= PROVIDED RECORDS =
———

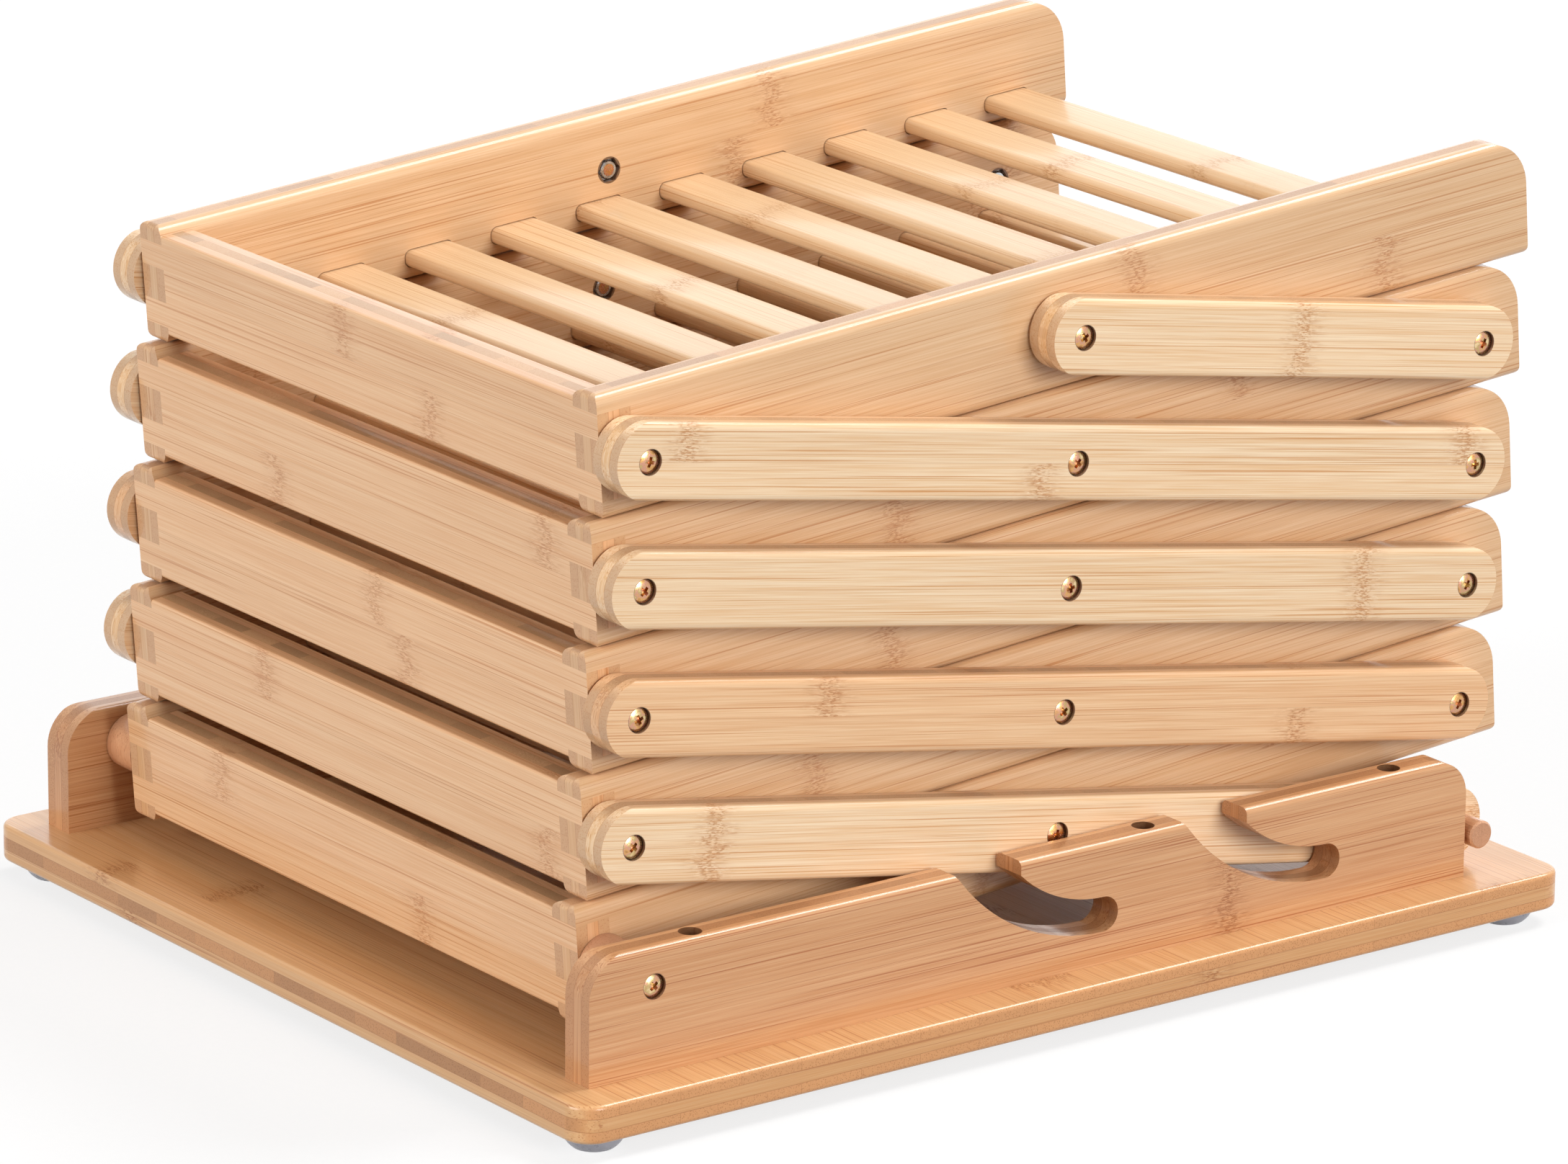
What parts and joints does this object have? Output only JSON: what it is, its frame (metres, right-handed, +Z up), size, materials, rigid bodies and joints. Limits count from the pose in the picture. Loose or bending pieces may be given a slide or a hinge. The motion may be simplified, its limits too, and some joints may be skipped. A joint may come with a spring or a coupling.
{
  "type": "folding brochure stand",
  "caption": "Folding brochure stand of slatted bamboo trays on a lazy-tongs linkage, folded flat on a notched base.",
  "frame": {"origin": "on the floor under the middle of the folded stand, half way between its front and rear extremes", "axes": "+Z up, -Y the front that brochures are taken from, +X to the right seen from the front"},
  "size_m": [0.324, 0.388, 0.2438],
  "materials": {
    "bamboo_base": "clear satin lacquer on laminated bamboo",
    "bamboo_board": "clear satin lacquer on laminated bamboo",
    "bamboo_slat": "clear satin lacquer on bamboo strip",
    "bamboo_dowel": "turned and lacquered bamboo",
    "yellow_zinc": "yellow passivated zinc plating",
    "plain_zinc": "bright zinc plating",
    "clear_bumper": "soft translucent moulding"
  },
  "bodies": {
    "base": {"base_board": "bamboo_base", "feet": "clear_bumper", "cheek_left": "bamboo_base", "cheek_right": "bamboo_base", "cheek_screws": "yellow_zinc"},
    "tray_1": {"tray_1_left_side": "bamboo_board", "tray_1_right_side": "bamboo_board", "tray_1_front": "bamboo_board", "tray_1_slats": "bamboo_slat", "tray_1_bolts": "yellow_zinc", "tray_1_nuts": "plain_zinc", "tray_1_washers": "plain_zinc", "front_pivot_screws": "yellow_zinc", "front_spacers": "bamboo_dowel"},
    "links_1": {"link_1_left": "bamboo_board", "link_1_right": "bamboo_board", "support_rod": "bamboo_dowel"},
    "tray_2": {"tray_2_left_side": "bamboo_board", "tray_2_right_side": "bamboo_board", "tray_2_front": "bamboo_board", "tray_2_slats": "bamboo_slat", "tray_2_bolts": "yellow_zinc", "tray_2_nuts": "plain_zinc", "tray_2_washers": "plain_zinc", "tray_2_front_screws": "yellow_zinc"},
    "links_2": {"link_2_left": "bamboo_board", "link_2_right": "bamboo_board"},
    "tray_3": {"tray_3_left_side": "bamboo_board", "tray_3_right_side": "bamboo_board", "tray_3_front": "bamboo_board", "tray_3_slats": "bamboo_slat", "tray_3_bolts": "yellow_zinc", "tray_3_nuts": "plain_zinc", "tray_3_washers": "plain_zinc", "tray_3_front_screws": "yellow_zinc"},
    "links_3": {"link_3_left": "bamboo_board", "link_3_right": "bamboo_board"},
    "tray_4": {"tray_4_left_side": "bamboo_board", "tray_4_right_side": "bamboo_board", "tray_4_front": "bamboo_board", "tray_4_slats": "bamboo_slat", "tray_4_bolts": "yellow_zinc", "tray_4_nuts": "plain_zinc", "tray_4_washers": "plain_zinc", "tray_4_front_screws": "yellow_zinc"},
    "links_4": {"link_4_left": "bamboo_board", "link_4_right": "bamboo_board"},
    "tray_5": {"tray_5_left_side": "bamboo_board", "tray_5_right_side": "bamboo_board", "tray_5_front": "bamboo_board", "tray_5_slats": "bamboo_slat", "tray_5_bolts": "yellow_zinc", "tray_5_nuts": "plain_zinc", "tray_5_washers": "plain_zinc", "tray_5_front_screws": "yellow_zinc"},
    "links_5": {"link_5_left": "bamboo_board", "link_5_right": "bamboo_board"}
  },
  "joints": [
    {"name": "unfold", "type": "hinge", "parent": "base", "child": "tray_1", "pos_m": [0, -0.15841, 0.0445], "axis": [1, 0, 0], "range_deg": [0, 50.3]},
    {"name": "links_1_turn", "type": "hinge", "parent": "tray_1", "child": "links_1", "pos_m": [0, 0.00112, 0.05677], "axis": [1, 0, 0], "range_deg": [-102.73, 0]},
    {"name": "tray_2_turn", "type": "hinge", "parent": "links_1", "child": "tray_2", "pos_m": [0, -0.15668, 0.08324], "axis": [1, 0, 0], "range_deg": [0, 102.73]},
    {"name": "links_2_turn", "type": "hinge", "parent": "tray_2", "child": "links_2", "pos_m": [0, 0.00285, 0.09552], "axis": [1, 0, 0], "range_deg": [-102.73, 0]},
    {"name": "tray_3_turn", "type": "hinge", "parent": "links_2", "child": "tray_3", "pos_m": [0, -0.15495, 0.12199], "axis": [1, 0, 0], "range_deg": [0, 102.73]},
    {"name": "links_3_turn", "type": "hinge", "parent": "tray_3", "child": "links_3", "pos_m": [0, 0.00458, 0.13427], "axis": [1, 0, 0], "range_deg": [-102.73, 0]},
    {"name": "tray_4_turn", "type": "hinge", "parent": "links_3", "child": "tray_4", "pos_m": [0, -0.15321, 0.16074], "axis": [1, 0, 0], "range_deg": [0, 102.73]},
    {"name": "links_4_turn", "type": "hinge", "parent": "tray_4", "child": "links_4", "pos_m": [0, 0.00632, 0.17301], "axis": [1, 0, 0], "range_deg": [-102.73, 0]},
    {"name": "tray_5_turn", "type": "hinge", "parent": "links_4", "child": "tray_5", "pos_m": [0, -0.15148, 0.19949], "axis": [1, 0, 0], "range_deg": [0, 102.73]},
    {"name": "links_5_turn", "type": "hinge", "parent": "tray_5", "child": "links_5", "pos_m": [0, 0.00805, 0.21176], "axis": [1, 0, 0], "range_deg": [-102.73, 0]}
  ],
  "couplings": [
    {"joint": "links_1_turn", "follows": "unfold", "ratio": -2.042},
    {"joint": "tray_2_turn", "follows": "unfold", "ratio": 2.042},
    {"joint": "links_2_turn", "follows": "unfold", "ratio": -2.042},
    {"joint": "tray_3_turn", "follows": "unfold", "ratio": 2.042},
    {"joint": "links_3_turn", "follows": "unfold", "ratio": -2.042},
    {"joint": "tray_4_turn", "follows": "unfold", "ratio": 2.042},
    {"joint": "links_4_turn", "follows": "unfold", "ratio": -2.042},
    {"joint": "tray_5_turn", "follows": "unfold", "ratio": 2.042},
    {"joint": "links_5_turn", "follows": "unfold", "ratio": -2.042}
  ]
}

———

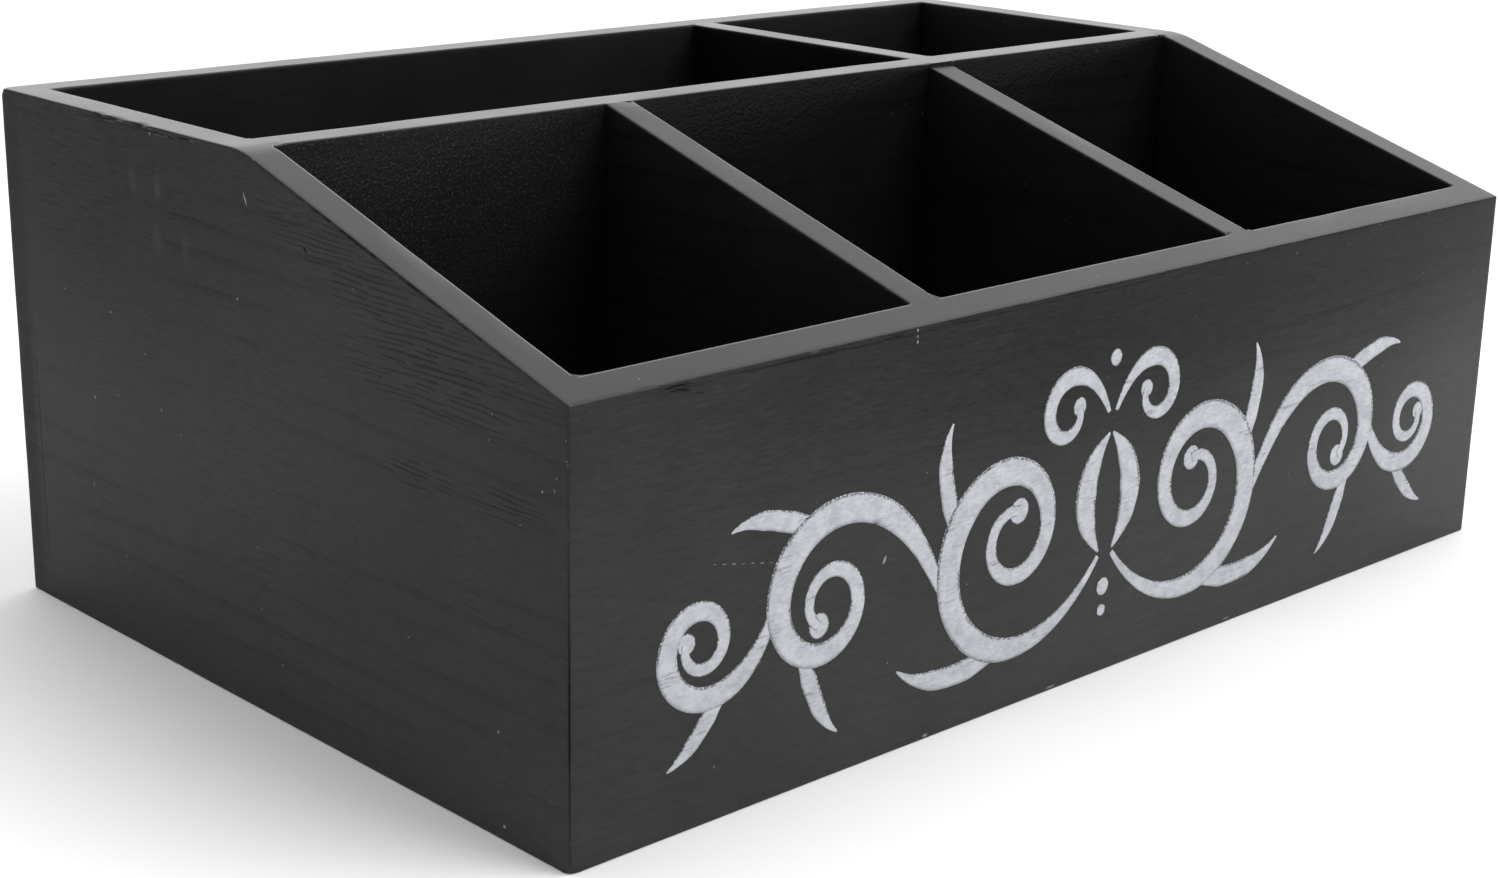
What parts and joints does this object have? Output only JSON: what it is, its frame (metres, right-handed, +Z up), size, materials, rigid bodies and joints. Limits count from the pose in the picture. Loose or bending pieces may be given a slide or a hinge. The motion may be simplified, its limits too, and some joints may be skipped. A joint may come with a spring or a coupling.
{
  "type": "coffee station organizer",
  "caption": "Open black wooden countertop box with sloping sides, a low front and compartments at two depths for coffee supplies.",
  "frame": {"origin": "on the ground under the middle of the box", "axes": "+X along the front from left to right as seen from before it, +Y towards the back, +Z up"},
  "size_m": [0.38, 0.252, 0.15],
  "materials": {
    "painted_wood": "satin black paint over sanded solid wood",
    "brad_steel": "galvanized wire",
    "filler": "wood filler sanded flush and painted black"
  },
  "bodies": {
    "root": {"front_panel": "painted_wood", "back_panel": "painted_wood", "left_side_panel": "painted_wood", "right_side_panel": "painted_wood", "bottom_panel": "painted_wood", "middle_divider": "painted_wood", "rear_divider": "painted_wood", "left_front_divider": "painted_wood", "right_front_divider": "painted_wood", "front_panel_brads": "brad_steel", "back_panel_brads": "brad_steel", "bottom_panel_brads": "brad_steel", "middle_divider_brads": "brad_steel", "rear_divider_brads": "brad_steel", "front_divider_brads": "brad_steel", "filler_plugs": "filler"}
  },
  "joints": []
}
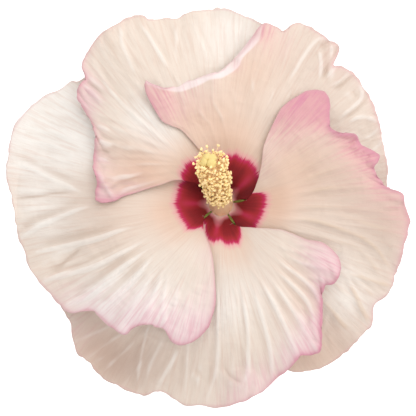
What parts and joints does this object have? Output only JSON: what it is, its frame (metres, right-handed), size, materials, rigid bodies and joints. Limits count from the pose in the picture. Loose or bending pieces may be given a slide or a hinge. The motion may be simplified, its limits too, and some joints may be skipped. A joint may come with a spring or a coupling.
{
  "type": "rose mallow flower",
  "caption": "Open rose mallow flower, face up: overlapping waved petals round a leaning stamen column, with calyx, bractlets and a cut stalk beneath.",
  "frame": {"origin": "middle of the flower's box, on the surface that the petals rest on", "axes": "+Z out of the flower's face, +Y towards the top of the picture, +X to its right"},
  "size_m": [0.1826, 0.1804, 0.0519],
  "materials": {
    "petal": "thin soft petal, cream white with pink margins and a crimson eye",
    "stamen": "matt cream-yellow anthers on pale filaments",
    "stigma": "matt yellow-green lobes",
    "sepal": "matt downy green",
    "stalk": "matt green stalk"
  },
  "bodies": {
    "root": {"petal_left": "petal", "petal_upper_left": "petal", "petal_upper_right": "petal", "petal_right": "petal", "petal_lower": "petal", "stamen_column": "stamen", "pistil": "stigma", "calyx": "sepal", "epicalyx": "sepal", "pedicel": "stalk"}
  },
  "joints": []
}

———

= TASK STATEMENT =
In the entries above, identify every line with the word "frame". Copy those lines.

= TASK RESULT =
What parts and joints does this object have? Output only JSON: what it is, its frame (metres, right-handed, +Z up), size, materials, rigid bodies and joints. Limits count from the pose in the picture. Loose or bending pieces may be given a slide or a hinge. The motion may be simplified, its limits too, and some joints may be skipped. A joint may come with a spring or a coupling.
  "frame": {"origin": "on the floor under the middle of the folded stand, half way between its front and rear extremes", "axes": "+Z up, -Y the front that brochures are taken from, +X to the right seen from the front"},
What parts and joints does this object have? Output only JSON: what it is, its frame (metres, right-handed, +Z up), size, materials, rigid bodies and joints. Limits count from the pose in the picture. Loose or bending pieces may be given a slide or a hinge. The motion may be simplified, its limits too, and some joints may be skipped. A joint may come with a spring or a coupling.
  "frame": {"origin": "on the ground under the middle of the box", "axes": "+X along the front from left to right as seen from before it, +Y towards the back, +Z up"},
What parts and joints does this object have? Output only JSON: what it is, its frame (metres, right-handed), size, materials, rigid bodies and joints. Limits count from the pose in the picture. Loose or bending pieces may be given a slide or a hinge. The motion may be simplified, its limits too, and some joints may be skipped. A joint may come with a spring or a coupling.
  "frame": {"origin": "middle of the flower's box, on the surface that the petals rest on", "axes": "+Z out of the flower's face, +Y towards the top of the picture, +X to its right"},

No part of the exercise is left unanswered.